Wednesday 23 June 2021
Memorial plaque in Moseley Square, Glenelg

A Police Heritage Site plaque has been reinstated in Moseley Square, Glenelg in dedication to Foot Constable Albert Edward Ring – a young police officer who was shot and killed in the line of duty in 1908 by a fellow Glenelg local.

The Glenelg Historical Society championed the restoration of the commemorative plaque which has been reinstated just metres from where the courthouse and police station once stood, near the Glenelg Town Hall.

It was unveiled by Deputy Mayor Rebecca Abley and Assistant Acting Police Commissioner John De Candia at a special ceremony on Sunday afternoon, 20 June.

Deputy Mayor Rebecca Abley told the crowd, who had gathered to witness the plaque unveiling, that its reinstatement was important to Holdfast Bay’s story.

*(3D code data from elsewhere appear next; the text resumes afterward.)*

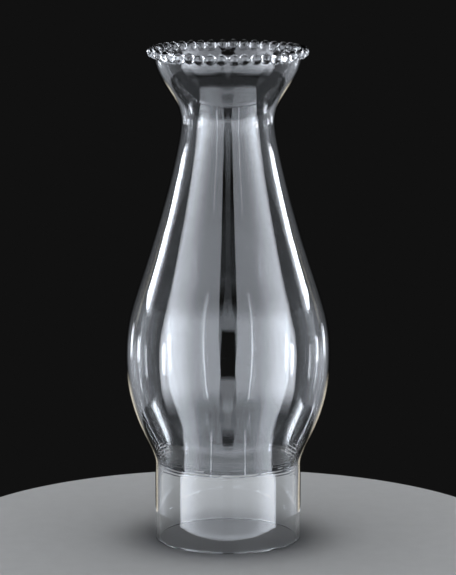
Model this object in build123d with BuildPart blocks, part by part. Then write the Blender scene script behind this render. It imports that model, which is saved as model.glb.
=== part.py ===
"""Glass chimney of an oil lamp, with a pearl top.

One piece of clear blown glass, open at both ends. From the foot up it is a straight collar,
a rounded shoulder, a bulge that holds the flame, a long waist, a neck and a flared cup,
whose rim is crimped into a ring of pearls.

Millimetres. +Z runs up the axis, and the origin is the centre of the foot, on the plane that
the chimney stands on.
"""

import os
from math import cos, radians, sin

from build123d import *

os.makedirs("parts", exist_ok=True)

# Driving dimensions
total_height = 254.0  # foot to the tops of the pearls
wall = 2.0  # glass thickness, square to the surface
foot_rounding = 0.5  # fire-polished edges of the foot
rim_rounding = 0.9  # fire-polished edges of the rim

collar_diameter = 75.0  # outside, stands in the burner's gallery
collar_height = 39.0  # straight part of the collar
bulge_diameter = 105.5  # outside, at the widest place
bulge_height = 96.0  # widest place above the foot
neck_diameter = 48.0  # outside, at the narrowest place
neck_height = 216.0  # narrowest place above the foot
rim_diameter = 76.8  # outside, at the rim between two pearls
rim_lean = 9.0  # degrees, outward lean of the wall at the rim
lip_length = 2.0  # straight run of the wall just under the rim

pearl_count = 42
pearl_diameter = 5.3
pearl_stand = 1.9  # pearls above the rim between them

# How far the outer curve keeps to the straight at each end before it bends away
collar_pull = 10.0
bulge_pull_down = 35.0
bulge_pull_up = 26.0
neck_pull_down = 13.0
neck_pull_up = 10.0
lip_pull = 12.0

# Points that draw the waist and the cup into shape, measured from the nearest end
waist_inwards_from_bulge = 6.8
waist_above_bulge = 32.0
waist_outwards_from_neck = 13.0
waist_below_neck = 61.0
cup_inwards_from_lip = 6.0
cup_below_lip = 16.0

# The inner curve is set square off the outer one at this many places on each stretch
places_per_stretch = 16

# Places on the outer curve, as distance from the axis and height above the foot
up = Vector(0, 1)
lean = Vector(sin(radians(rim_lean)), cos(radians(rim_lean)))
foot = Vector(collar_diameter / 2, 0)
collar_top = Vector(collar_diameter / 2, collar_height)
bulge = Vector(bulge_diameter / 2, bulge_height)
neck = Vector(neck_diameter / 2, neck_height)
rim = Vector(rim_diameter / 2, total_height - pearl_stand - wall * lean.X)
lip = rim - lean * lip_length


def inside(place, direction):
    """The place on the inner face that backs this place on the outer one."""
    return place + Vector(-direction.Y, direction.X) * wall


with BuildPart() as chimney:
    # The wall's section, turned about the axis
    with BuildSketch(Plane.XZ) as wall_section:
        with BuildLine():
            Line(foot, collar_top)
            shoulder = Bezier(
                collar_top,
                collar_top + up * collar_pull,
                bulge - up * bulge_pull_down,
                bulge,
            )
            waist = Bezier(
                bulge,
                bulge + up * bulge_pull_up,
                bulge + Vector(-waist_inwards_from_bulge, waist_above_bulge),
                neck + Vector(waist_outwards_from_neck, -waist_below_neck),
                neck - up * neck_pull_down,
                neck,
            )
            cup = Bezier(
                neck,
                neck + up * neck_pull_up,
                lip - Vector(cup_inwards_from_lip, cup_below_lip),
                lip - lean * lip_pull,
                lip,
            )
            inner_places = [
                inside(stretch @ (step / places_per_stretch), stretch % (step / places_per_stretch))
                for stretch in (shoulder, waist, cup)
                for step in range(places_per_stretch)
            ]
            inner_lip = inside(lip, lean)
            inner_rim = inside(rim, lean)
            inner_foot = inside(foot, up)
            Spline(*inner_places, inner_lip)
            Polyline(lip, rim, inner_rim, inner_lip)
            Polyline(foot, inner_foot, inner_places[0])
        make_face()
        widest_rounding = 0.45 * wall
        fillet(wall_section.vertices().sort_by(Axis.Y)[:2], min(foot_rounding, widest_rounding))
        fillet(wall_section.vertices().sort_by(Axis.Y)[-2:], min(rim_rounding, widest_rounding))
    revolve(axis=Axis.Z)

    # The pearls sit on the outer face of the rim
    with Locations((0, 0, total_height - pearl_diameter / 2)):
        with PolarLocations(rim.X, pearl_count):
            Sphere(pearl_diameter / 2)

chimney.part.label = "chimney"
export_step(chimney.part, "parts/chimney.step")
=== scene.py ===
"""Clear glass chimney of an oil lamp, with a pearl top, standing on a pale floor.

The chimney is one wall of blown soda-lime glass. Its section is drawn once, from the foot up to the
rim, and turned about the axis. Round the rim the wall swells into a ring of crimped pearls.

Sizes of the glass are in millimetres and are turned to metres when a vertex is made. The floor, the
lamps and the camera are in metres. +Z runs up the axis, and the origin is the centre of the foot.
"""

from math import cos, pi, radians, sin, sqrt, tau
from random import Random

import bmesh
import bpy
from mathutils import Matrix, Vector


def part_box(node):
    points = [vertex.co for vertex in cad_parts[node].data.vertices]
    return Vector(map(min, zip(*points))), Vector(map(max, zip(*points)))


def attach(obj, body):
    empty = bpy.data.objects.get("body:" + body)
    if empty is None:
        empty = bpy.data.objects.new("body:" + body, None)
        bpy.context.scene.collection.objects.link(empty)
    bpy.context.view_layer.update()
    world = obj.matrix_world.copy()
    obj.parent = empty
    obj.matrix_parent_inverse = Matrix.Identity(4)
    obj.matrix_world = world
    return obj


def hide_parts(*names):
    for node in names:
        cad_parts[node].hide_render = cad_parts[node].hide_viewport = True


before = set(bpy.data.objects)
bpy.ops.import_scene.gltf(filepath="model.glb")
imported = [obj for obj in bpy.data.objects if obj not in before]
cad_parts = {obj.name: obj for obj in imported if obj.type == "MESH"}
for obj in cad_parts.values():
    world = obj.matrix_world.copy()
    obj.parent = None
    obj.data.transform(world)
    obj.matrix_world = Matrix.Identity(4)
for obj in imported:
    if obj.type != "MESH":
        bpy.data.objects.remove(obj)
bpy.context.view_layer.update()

MM = 0.001

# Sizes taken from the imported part, in millimetres
low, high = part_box("chimney")
total_height = (high.z - low.z) / MM
bulge_diameter = (high.x - low.x) / MM

# Driving dimensions of the wall, in millimetres
wall = 2.0
foot_rounding = 0.5
collar_diameter = 75.0
collar_height = 39.0
bulge_height = 96.0
neck_diameter = 48.0
neck_height = 216.0
rim_diameter = 76.8
rim_lean = radians(9.0)
lip_length = 2.0

pearl_count = 42
pearl_diameter = 5.3
pearl_stand = 1.9  # pearls above the rim between them

# How far the outer curve keeps to the straight at each end before it bends away
collar_pull = 10.0
bulge_pull_down = 35.0
bulge_pull_up = 26.0
neck_pull_down = 13.0
neck_pull_up = 10.0
lip_pull = 12.0

# Points that draw the waist and the cup into shape, measured from the nearest end
waist_inwards_from_bulge = 6.8
waist_above_bulge = 32.0
waist_outwards_from_neck = 13.0
waist_below_neck = 61.0
cup_inwards_from_lip = 6.0
cup_below_lip = 16.0

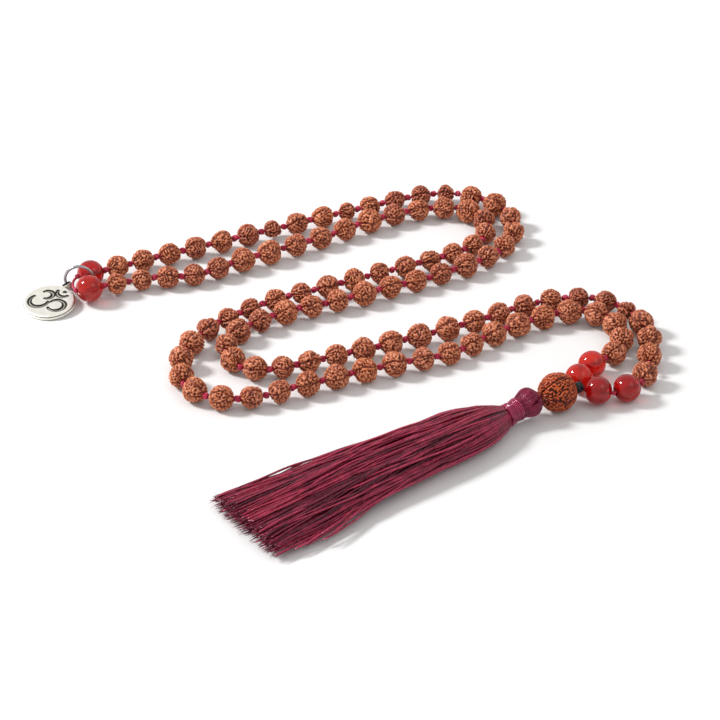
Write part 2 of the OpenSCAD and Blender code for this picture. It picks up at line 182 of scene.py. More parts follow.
@dataclass
class Surface:
    """Vertices and faces of closed shapes, with a value of each name at every vertex."""

    points: Array
    quads: Array
    tris: Array
    quad_uv: Array
    tri_uv: Array
    values: dict[str, Array] = field(default_factory=dict)


def grid(points: Array, closed_rows: bool = False, capped: bool = False, along: Array | None = None,
         **values: Array) -> Surface:
    """Surface over a grid whose columns run round the shape and always close on themselves.

    Rows run along the shape, so that row direction, outward and column direction turn as a
    right-handed screw. The map holds the share of the way round and the length along.

    Args:
        points: Rows by columns by 3.
        closed_rows: Joins the last row to the first, as on a ring.
        capped: Closes the first and the last row with a fan about their middle.
        along: Length at each row, for the map.
        values: Named values, rows by columns, or rows by 1.
    Returns:
        The surface, facing outwards.
    """
    rows, columns = points.shape[:2]
    index = np.arange(rows * columns).reshape(rows, columns)
    down = np.roll(index, -1, axis=0) if closed_rows else index[1:]
    up = index if closed_rows else index[:-1]
    quads = np.stack([up, np.roll(up, -1, 1), np.roll(down, -1, 1), down], axis=-1).reshape(-1, 4)
    length = np.arange(rows) / rows if along is None else along
    low = length if closed_rows else length[:-1]
    step = length[-1] - length[-2]
    high = np.append(length[1:], length[-1] + step) if closed_rows else length[1:]
    u0 = np.broadcast_to(np.arange(columns) / columns, (len(low), columns))
    u1 = u0 + 1 / columns
    v0, v1 = (np.broadcast_to(x[:, None], u0.shape) for x in (low, high))
    quad_uv = np.stack([u0, v0, u1, v0, u1, v1, u0, v1], axis=-1).reshape(-1, 4, 2)
    flat = points.reshape(-1, 3)
    tris = np.zeros((0, 3), int)
    made = {k: np.broadcast_to(x, (rows, columns)).reshape(-1) for k, x in values.items()}
    if capped:
        middles = np.stack([points[0].mean(0), points[-1].mean(0)])
        first, last = index[0], index[-1]
        start = np.stack([np.full(columns, len(flat)), np.roll(first, -1), first], axis=-1)
        end = np.stack([np.full(columns, len(flat) + 1), last, np.roll(last, -1)], axis=-1)
        flat = np.concatenate([flat, middles])
        tris = np.concatenate([start, end])
        made = {k: np.append(x, [x[0], x[-1]]) for k, x in made.items()}
    tri_uv = np.zeros((len(tris), 3, 2))
    return Surface(flat, quads, tris, quad_uv, tri_uv, made)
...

“We have a strong belief at Holdfast Bay that preserving our past is as important as planning for our future,” she said.

“We stand here today in the shadow of the Glenelg Town Hall, which has been significantly restored over the past few years.

“This grand building is historically important for Holdfast Bay and Glenelg and acts as a local heritage marker for all that pass by her.

“And now, within this same precinct, we reinstate this local heritage marker that identifies not only a place of importance, but rather a person.”

The plaque for Albert Edward Ring was first installed in 1999. However, during upgrades to Moseley Square, the plaque fell into disrepair.

A new plaque now has pride of place on a raised plinth in a garden bed on the northern side of Moseley Square, to serve as a reminder for all who see it about Constable Ring’s life and service.

In 1908, Albert Edward Ring was just 38 years old when he was killed in the line of duty at Millers Corner – the junction of Partridge St, Jetty Road and Gordon Street.

The young police officer would wait to meet the last train of the night as it arrived into Glenelg.

The offender was another Glenelg local, 58-year-old fisherman Joe Coleman, who had a grudge against Constable Ring for arresting him the night before for public drunkenness.

Coleman collected his rifle and set upon Constable Ring as he carried out his nightly duties.

Coleman fatally shot Constable Ring before running off towards the beach, throwing the rifle and powder flask into the sea from the jetty, before disappearing into the night.

Two days later, more than 10,000 people lined the route from Glenelg to Payneham for Constable Ring’s funeral procession, which was believed to be the biggest in state history.

Ten days later, Coleman was eventually arrested, charged and found guilty of Constable Ring’s murder. He was executed and buried in the Adelaide Gaol.

A report in the newspaper described the murder as an, ‘illustration of the truism that a policeman carries his life in his own hands’.